# [Work to be completed]
Your task is to print the material below exactly as presented.

------------------------------------

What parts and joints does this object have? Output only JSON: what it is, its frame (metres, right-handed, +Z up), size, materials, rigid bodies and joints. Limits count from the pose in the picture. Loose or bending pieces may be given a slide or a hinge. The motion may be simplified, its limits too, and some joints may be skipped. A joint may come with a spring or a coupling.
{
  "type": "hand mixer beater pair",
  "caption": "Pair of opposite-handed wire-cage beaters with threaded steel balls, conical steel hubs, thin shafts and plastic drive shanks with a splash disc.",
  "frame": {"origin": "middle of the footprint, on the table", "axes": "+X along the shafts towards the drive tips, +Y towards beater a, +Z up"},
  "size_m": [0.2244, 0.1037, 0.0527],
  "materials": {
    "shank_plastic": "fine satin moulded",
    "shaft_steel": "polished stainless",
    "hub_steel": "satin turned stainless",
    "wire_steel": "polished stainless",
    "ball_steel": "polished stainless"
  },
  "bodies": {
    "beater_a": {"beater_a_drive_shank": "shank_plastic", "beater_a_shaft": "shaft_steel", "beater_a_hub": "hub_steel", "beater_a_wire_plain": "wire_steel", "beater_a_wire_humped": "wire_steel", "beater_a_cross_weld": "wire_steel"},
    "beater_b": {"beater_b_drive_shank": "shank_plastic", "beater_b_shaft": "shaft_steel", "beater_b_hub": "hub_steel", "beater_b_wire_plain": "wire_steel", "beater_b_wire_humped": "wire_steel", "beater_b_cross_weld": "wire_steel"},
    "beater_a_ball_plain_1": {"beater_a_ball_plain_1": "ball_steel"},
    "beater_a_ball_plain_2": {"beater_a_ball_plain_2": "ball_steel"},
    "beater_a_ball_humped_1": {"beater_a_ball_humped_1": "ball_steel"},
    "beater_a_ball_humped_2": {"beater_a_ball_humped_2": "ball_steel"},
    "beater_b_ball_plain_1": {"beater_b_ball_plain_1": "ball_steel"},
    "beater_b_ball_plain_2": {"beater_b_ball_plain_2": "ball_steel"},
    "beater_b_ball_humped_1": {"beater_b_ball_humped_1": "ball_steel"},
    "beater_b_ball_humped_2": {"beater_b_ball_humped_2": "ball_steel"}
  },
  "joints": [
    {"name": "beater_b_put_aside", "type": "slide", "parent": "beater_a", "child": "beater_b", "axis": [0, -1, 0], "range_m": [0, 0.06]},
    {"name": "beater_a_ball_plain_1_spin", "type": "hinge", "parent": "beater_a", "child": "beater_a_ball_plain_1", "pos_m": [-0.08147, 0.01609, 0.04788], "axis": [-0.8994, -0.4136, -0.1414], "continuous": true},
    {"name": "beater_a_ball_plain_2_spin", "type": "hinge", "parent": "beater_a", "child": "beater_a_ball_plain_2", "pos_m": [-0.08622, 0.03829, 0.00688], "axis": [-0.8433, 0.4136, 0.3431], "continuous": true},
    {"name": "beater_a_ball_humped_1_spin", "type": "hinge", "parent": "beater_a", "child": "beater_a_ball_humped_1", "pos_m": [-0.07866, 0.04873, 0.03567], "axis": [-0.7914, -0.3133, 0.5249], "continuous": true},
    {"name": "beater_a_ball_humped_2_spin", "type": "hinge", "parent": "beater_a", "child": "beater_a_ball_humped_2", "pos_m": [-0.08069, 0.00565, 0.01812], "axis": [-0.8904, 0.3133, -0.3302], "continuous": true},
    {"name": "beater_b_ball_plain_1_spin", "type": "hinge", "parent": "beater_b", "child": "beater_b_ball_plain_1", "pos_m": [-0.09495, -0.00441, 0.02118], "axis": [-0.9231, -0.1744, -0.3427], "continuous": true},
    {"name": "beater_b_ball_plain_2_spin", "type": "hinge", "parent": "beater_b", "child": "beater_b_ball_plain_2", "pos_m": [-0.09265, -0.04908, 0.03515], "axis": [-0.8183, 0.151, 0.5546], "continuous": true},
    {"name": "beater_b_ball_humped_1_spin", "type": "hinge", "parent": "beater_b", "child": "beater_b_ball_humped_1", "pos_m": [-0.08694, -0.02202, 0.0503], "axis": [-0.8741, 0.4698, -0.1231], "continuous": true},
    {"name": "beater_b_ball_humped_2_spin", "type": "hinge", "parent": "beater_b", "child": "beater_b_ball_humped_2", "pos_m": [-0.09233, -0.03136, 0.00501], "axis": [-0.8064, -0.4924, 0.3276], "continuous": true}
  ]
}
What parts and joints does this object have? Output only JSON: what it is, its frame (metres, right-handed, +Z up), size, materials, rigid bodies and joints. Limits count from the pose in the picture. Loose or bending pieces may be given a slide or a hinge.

------------------------------------

# [Output for this exercise]
What parts and joints does this object have? Output only JSON: what it is, its frame (metres, right-handed, +Z up), size, materials, rigid bodies and joints. Limits count from the pose in the picture. Loose or bending pieces may be given a slide or a hinge. The motion may be simplified, its limits too, and some joints may be skipped. A joint may come with a spring or a coupling.
{
  "type": "hand mixer beater pair",
  "caption": "Pair of opposite-handed wire-cage beaters with threaded steel balls, conical steel hubs, thin shafts and plastic drive shanks with a splash disc.",
  "frame": {"origin": "middle of the footprint, on the table", "axes": "+X along the shafts towards the drive tips, +Y towards beater a, +Z up"},
  "size_m": [0.2244, 0.1037, 0.0527],
  "materials": {
    "shank_plastic": "fine satin moulded",
    "shaft_steel": "polished stainless",
    "hub_steel": "satin turned stainless",
    "wire_steel": "polished stainless",
    "ball_steel": "polished stainless"
  },
  "bodies": {
    "beater_a": {"beater_a_drive_shank": "shank_plastic", "beater_a_shaft": "shaft_steel", "beater_a_hub": "hub_steel", "beater_a_wire_plain": "wire_steel", "beater_a_wire_humped": "wire_steel", "beater_a_cross_weld": "wire_steel"},
    "beater_b": {"beater_b_drive_shank": "shank_plastic", "beater_b_shaft": "shaft_steel", "beater_b_hub": "hub_steel", "beater_b_wire_plain": "wire_steel", "beater_b_wire_humped": "wire_steel", "beater_b_cross_weld": "wire_steel"},
    "beater_a_ball_plain_1": {"beater_a_ball_plain_1": "ball_steel"},
    "beater_a_ball_plain_2": {"beater_a_ball_plain_2": "ball_steel"},
    "beater_a_ball_humped_1": {"beater_a_ball_humped_1": "ball_steel"},
    "beater_a_ball_humped_2": {"beater_a_ball_humped_2": "ball_steel"},
    "beater_b_ball_plain_1": {"beater_b_ball_plain_1": "ball_steel"},
    "beater_b_ball_plain_2": {"beater_b_ball_plain_2": "ball_steel"},
    "beater_b_ball_humped_1": {"beater_b_ball_humped_1": "ball_steel"},
    "beater_b_ball_humped_2": {"beater_b_ball_humped_2": "ball_steel"}
  },
  "joints": [
    {"name": "beater_b_put_aside", "type": "slide", "parent": "beater_a", "child": "beater_b", "axis": [0, -1, 0], "range_m": [0, 0.06]},
    {"name": "beater_a_ball_plain_1_spin", "type": "hinge", "parent": "beater_a", "child": "beater_a_ball_plain_1", "pos_m": [-0.08147, 0.01609, 0.04788], "axis": [-0.8994, -0.4136, -0.1414], "continuous": true},
    {"name": "beater_a_ball_plain_2_spin", "type": "hinge", "parent": "beater_a", "child": "beater_a_ball_plain_2", "pos_m": [-0.08622, 0.03829, 0.00688], "axis": [-0.8433, 0.4136, 0.3431], "continuous": true},
    {"name": "beater_a_ball_humped_1_spin", "type": "hinge", "parent": "beater_a", "child": "beater_a_ball_humped_1", "pos_m": [-0.07866, 0.04873, 0.03567], "axis": [-0.7914, -0.3133, 0.5249], "continuous": true},
    {"name": "beater_a_ball_humped_2_spin", "type": "hinge", "parent": "beater_a", "child": "beater_a_ball_humped_2", "pos_m": [-0.08069, 0.00565, 0.01812], "axis": [-0.8904, 0.3133, -0.3302], "continuous": true},
    {"name": "beater_b_ball_plain_1_spin", "type": "hinge", "parent": "beater_b", "child": "beater_b_ball_plain_1", "pos_m": [-0.09495, -0.00441, 0.02118], "axis": [-0.9231, -0.1744, -0.3427], "continuous": true},
    {"name": "beater_b_ball_plain_2_spin", "type": "hinge", "parent": "beater_b", "child": "beater_b_ball_plain_2", "pos_m": [-0.09265, -0.04908, 0.03515], "axis": [-0.8183, 0.151, 0.5546], "continuous": true},
    {"name": "beater_b_ball_humped_1_spin", "type": "hinge", "parent": "beater_b", "child": "beater_b_ball_humped_1", "pos_m": [-0.08694, -0.02202, 0.0503], "axis": [-0.8741, 0.4698, -0.1231], "continuous": true},
    {"name": "beater_b_ball_humped_2_spin", "type": "hinge", "parent": "beater_b", "child": "beater_b_ball_humped_2", "pos_m": [-0.09233, -0.03136, 0.00501], "axis": [-0.8064, -0.4924, 0.3276], "continuous": true}
  ]
}
What parts and joints does this object have? Output only JSON: what it is, its frame (metres, right-handed, +Z up), size, materials, rigid bodies and joints. Limits count from the pose in the picture. Loose or bending pieces may be given a slide or a hinge.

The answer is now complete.